Bauman called the ordinance a “non-mandate mandate” and offered a word of warning for health department officials who are “overzealous at your peril.” He pointed to efforts via lawsuits and legislative efforts to restrict health department powers that could hamper responses if “real emergencies crop up in the future.”

“Ultimately, someday down the road, these health departments better start realizing that they live in the real world,” said Bauman. “The real world is rebelling against their advice and their counsel. And I hope they take notice of that because they may lose all credibility.”

Dimitrijevic pushed back against Bauman’s comment.

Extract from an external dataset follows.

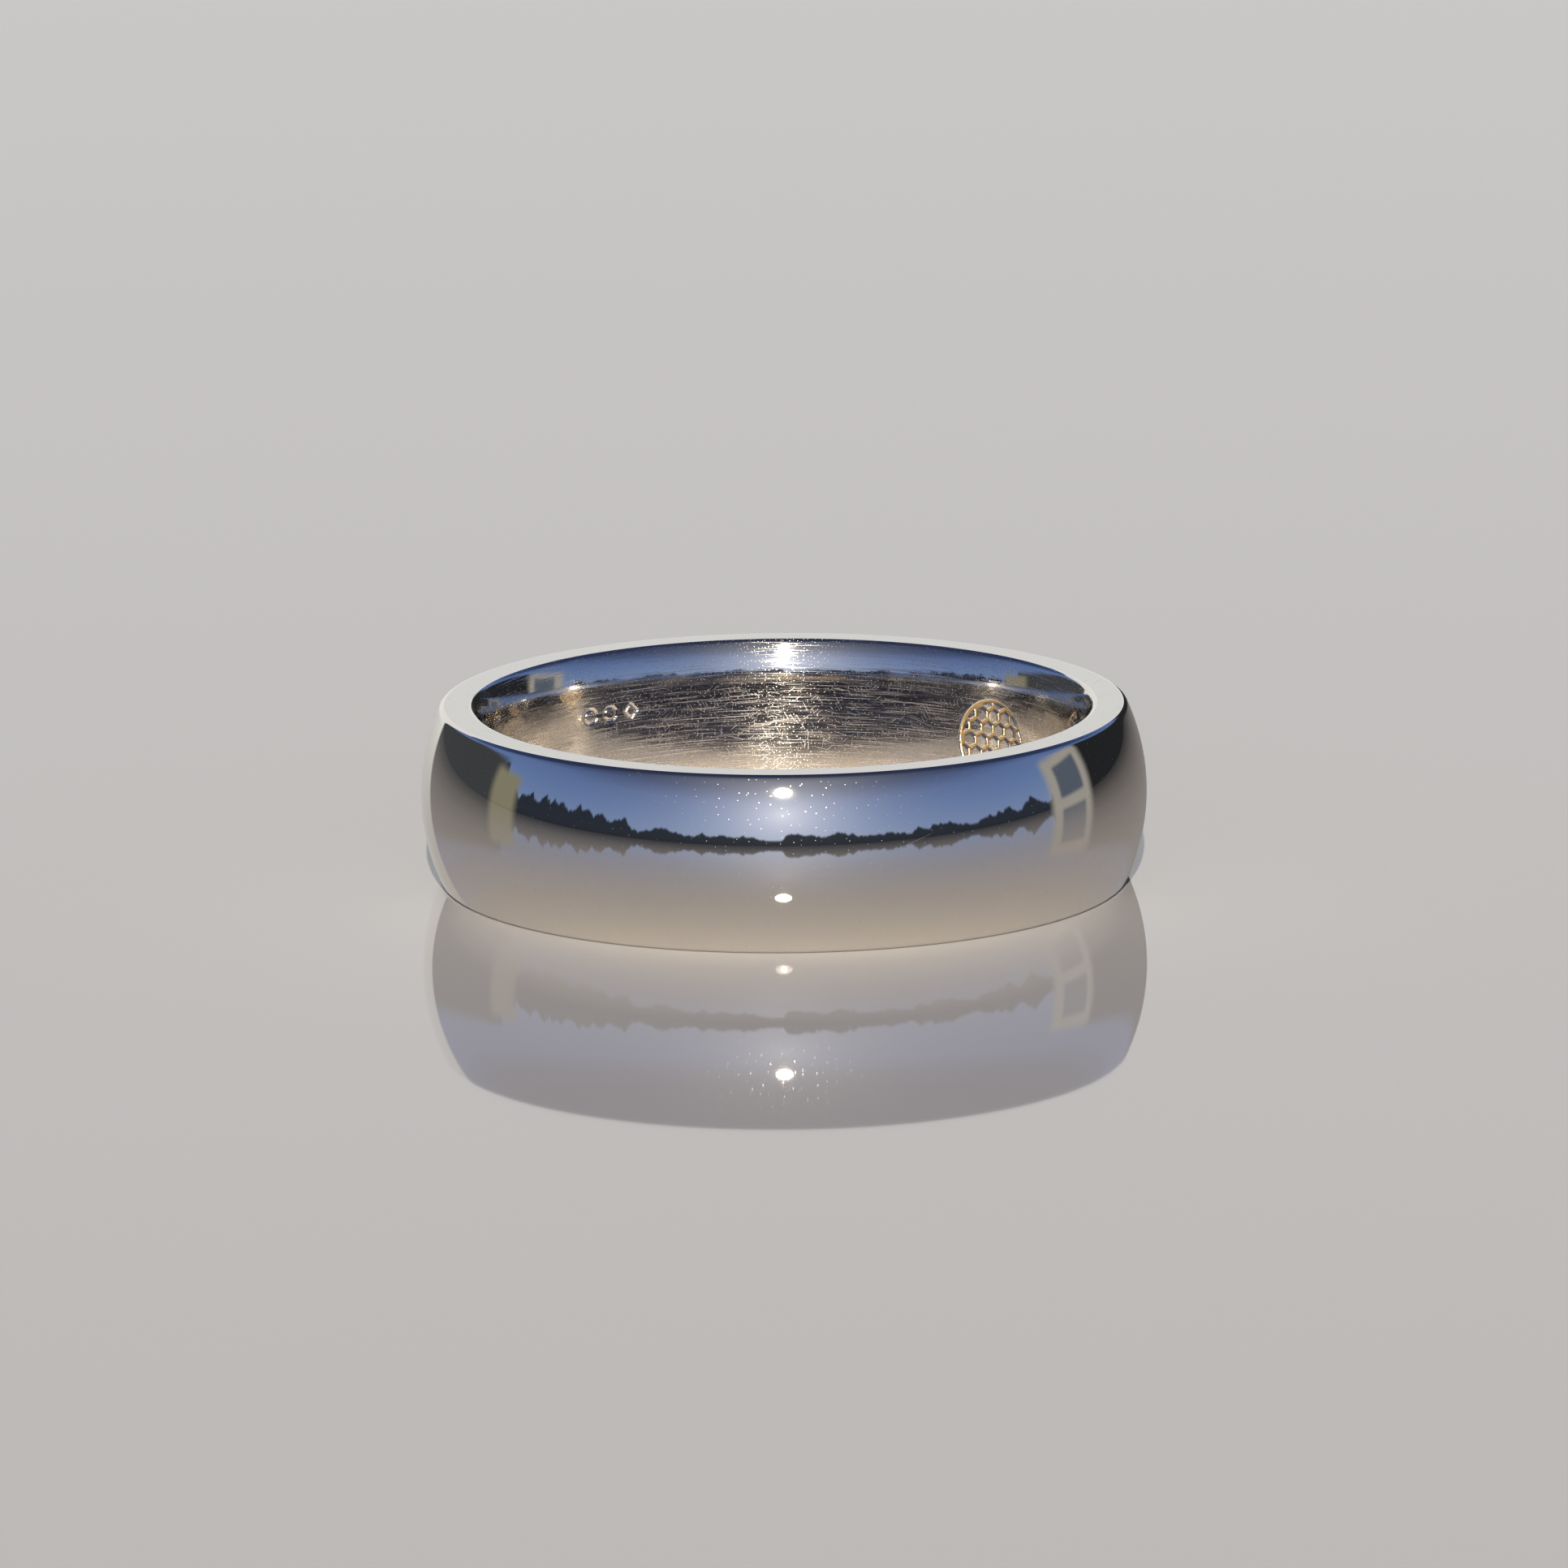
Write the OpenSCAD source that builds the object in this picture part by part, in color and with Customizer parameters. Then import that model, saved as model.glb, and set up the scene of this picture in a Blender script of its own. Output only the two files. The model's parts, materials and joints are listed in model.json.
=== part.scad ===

“I would offer that we still are in an emergency,” said Dimitrijevic. “Yesterday was the largest number of cases in the state of Wisconsin ever. If that doesn’t qualify, I’m not sure what would.”

The Wisconsin Department of Health Services reported 35,746 new cases of COVID-19 on Sunday, by far the most ever reported during the pandemic. The seven-day average of new cases was 17,916. As of Jan. 17, there have been 1,798 deaths in Milwaukee County among individuals with confirmed cases of COVID-19.

The county’s COVID-19 Surveillance Dashboard reported a positivity rate of more than 35 percent of all tests as of the first week of January.

Alder Mark Borkowski voted against the mask ordinance. He called it a “paper tiger” and said having a month-and-a-half long mask mandate in Milwaukee but not in neighboring communities West Allis or Greenfield doesn’t make sense.

“I’m not going to be part of this because it just does not make sense to me,” said Borkowski. “And, I apologize because I’m not going to be able to explain it to my constituents.”

Borkowski was the sole no-vote on the ordinance. Alder Scott Spiker abstained, citing the “tough position” it puts businesses in without additional support.